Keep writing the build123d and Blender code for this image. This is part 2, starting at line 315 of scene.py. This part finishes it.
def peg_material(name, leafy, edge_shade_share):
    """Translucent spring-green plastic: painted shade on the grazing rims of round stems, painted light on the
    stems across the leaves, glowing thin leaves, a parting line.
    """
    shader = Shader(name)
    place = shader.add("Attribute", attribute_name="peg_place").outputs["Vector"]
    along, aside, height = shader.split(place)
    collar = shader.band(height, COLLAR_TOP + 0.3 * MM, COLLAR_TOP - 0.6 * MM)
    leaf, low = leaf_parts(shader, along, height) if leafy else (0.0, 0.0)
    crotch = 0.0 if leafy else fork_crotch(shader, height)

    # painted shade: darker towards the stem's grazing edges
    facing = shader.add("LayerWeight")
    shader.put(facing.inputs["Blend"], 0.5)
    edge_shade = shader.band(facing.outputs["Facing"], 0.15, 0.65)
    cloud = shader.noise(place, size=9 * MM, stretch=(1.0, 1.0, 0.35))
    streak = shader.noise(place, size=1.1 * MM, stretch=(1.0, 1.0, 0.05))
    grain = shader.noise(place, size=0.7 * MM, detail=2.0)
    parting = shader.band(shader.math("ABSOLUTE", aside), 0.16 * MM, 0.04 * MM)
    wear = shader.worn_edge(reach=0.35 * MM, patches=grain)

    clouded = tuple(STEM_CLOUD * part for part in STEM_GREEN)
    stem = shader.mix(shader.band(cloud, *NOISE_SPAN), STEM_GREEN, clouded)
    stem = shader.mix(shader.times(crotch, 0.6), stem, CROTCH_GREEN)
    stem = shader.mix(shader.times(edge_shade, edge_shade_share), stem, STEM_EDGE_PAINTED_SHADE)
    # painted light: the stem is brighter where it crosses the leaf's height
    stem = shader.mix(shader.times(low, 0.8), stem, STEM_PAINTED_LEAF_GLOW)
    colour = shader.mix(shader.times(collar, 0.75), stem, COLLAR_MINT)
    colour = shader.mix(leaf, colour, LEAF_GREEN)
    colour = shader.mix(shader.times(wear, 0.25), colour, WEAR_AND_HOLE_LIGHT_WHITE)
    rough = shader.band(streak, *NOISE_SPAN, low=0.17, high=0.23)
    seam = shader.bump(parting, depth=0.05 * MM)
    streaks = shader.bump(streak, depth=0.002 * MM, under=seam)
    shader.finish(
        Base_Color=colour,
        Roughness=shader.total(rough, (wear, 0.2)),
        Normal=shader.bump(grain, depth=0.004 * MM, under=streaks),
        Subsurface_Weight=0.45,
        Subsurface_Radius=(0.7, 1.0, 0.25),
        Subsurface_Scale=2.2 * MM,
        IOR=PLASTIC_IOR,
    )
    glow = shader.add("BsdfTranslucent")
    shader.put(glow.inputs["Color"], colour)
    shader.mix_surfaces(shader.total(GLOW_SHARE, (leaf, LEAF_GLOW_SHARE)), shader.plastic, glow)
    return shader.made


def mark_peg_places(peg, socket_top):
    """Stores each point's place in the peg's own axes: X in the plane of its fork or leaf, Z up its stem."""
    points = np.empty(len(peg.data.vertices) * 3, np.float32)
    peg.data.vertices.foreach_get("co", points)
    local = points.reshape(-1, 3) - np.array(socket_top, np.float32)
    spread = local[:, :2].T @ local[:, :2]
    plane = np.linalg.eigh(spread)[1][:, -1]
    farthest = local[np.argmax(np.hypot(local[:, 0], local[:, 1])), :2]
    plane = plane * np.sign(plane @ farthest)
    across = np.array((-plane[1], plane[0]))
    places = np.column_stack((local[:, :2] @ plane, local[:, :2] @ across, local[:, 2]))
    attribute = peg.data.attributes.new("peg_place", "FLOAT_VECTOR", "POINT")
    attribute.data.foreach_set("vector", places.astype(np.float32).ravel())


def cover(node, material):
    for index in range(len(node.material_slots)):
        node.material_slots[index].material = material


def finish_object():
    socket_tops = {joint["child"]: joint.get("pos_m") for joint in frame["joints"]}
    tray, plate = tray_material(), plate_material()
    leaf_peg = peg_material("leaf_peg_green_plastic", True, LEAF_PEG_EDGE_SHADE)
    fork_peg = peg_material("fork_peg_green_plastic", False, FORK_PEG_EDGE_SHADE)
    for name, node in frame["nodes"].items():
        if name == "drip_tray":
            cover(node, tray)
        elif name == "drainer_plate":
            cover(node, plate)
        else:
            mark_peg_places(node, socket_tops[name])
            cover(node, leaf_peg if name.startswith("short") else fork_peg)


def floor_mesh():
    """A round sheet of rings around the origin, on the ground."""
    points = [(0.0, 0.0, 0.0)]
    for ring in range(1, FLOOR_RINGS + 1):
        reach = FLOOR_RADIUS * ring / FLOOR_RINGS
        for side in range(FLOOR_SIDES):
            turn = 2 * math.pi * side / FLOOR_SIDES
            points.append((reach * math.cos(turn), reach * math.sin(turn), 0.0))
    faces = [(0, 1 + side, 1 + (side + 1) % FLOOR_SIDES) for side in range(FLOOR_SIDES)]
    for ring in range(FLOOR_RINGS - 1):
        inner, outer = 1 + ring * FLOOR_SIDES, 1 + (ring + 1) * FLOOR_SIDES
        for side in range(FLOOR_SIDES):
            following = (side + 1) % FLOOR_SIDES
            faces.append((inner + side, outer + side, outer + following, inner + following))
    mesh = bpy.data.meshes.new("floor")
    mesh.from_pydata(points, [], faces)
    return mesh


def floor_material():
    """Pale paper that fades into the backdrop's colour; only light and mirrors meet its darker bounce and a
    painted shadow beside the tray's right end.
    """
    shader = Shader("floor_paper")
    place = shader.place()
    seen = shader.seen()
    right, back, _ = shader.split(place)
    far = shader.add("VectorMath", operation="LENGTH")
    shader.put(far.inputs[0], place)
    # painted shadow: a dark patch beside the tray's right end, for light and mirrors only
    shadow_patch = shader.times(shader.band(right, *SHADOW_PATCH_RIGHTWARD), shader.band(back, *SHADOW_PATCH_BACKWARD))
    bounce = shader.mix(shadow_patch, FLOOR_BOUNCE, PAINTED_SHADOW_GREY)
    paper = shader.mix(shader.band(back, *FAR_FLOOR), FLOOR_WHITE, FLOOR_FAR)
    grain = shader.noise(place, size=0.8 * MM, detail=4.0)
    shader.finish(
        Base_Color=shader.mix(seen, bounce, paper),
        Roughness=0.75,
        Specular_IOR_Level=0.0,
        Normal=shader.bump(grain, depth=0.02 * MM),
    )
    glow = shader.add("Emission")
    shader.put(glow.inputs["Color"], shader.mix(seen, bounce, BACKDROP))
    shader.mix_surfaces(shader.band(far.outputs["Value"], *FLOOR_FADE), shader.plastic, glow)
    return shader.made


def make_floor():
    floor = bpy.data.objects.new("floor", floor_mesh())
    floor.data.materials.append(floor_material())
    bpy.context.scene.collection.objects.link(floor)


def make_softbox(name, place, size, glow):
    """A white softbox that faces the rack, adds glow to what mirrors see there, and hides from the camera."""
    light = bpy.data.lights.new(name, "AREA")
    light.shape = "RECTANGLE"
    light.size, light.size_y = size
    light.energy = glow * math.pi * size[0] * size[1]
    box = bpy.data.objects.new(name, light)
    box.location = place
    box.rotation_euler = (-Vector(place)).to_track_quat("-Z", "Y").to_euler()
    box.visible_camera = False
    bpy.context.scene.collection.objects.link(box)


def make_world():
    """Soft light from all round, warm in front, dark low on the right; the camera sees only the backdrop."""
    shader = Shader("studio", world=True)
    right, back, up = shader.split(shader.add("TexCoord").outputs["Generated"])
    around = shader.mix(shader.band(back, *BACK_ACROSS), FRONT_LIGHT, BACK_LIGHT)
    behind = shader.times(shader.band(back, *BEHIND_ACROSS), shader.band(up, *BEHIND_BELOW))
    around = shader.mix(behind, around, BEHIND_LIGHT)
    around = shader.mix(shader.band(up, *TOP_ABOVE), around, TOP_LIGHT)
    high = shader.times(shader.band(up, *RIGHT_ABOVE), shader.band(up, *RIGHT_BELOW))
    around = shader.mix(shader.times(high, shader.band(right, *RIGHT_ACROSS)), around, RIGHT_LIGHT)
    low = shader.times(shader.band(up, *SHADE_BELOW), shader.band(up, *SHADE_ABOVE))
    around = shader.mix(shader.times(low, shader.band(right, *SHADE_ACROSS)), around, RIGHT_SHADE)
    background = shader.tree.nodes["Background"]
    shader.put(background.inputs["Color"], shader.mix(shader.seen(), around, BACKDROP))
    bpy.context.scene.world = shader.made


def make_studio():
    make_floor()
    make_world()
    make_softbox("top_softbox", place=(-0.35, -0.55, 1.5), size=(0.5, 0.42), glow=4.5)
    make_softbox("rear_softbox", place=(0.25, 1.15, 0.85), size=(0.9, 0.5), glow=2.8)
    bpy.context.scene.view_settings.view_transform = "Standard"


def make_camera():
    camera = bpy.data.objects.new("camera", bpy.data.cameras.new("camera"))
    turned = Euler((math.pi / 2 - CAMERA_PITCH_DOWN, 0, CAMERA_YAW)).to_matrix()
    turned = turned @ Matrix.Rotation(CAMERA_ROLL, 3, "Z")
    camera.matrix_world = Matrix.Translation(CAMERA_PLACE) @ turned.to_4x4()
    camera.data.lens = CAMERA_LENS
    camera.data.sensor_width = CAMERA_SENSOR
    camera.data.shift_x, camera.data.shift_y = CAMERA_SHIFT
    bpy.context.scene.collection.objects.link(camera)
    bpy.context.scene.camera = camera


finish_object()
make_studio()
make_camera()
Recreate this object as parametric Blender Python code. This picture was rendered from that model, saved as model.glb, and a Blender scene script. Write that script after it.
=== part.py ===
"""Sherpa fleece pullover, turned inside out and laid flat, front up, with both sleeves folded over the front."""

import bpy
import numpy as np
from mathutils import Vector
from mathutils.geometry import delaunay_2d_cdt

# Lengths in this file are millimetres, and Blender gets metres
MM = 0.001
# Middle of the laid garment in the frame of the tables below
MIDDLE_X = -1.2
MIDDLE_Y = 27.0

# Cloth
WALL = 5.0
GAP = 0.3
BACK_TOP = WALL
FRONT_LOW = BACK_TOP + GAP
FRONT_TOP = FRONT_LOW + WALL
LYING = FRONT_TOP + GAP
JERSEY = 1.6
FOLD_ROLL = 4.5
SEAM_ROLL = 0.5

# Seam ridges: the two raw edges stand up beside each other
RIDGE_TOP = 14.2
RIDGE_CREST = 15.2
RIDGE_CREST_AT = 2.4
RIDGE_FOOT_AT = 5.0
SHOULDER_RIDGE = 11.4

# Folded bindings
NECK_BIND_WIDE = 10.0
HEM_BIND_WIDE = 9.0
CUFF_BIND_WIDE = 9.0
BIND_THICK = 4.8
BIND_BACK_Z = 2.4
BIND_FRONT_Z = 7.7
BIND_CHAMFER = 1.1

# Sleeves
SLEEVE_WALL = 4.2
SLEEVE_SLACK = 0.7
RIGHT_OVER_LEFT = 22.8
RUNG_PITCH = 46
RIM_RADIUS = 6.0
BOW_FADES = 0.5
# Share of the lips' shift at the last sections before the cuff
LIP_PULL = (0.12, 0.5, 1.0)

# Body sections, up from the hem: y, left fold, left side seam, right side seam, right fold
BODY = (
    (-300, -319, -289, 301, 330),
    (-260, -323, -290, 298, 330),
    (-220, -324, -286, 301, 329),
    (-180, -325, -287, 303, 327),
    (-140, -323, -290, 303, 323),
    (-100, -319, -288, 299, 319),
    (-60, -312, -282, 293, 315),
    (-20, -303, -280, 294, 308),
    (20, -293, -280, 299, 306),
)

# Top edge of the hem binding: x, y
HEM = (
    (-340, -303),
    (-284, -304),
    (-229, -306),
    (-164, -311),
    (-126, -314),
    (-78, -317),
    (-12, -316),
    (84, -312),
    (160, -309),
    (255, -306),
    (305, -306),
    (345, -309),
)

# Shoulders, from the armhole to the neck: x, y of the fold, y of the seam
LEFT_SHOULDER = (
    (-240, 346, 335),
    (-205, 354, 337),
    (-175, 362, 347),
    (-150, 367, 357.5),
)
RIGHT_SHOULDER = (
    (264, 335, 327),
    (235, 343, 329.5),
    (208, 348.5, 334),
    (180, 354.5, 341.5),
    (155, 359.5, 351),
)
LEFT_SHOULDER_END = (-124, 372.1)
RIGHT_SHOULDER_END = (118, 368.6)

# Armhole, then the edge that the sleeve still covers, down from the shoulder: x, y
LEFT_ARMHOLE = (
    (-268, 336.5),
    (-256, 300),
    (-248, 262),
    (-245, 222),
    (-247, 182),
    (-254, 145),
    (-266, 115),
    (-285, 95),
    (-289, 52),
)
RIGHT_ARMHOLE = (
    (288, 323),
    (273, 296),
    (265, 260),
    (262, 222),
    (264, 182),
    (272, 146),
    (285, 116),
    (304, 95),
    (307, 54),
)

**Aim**
Repeat word for word every line from the start of the entries to the line holding "crotch = 0.0", inclusive, and nothing else.

**Task answer**
Keep writing the build123d and Blender code for this image. This is part 2, starting at line 315 of scene.py. This part finishes it.
def peg_material(name, leafy, edge_shade_share):
    """Translucent spring-green plastic: painted shade on the grazing rims of round stems, painted light on the
    stems across the leaves, glowing thin leaves, a parting line.
    """
    shader = Shader(name)
    place = shader.add("Attribute", attribute_name="peg_place").outputs["Vector"]
    along, aside, height = shader.split(place)
    collar = shader.band(height, COLLAR_TOP + 0.3 * MM, COLLAR_TOP - 0.6 * MM)
    leaf, low = leaf_parts(shader, along, height) if leafy else (0.0, 0.0)
    crotch = 0.0 if leafy else fork_crotch(shader, height)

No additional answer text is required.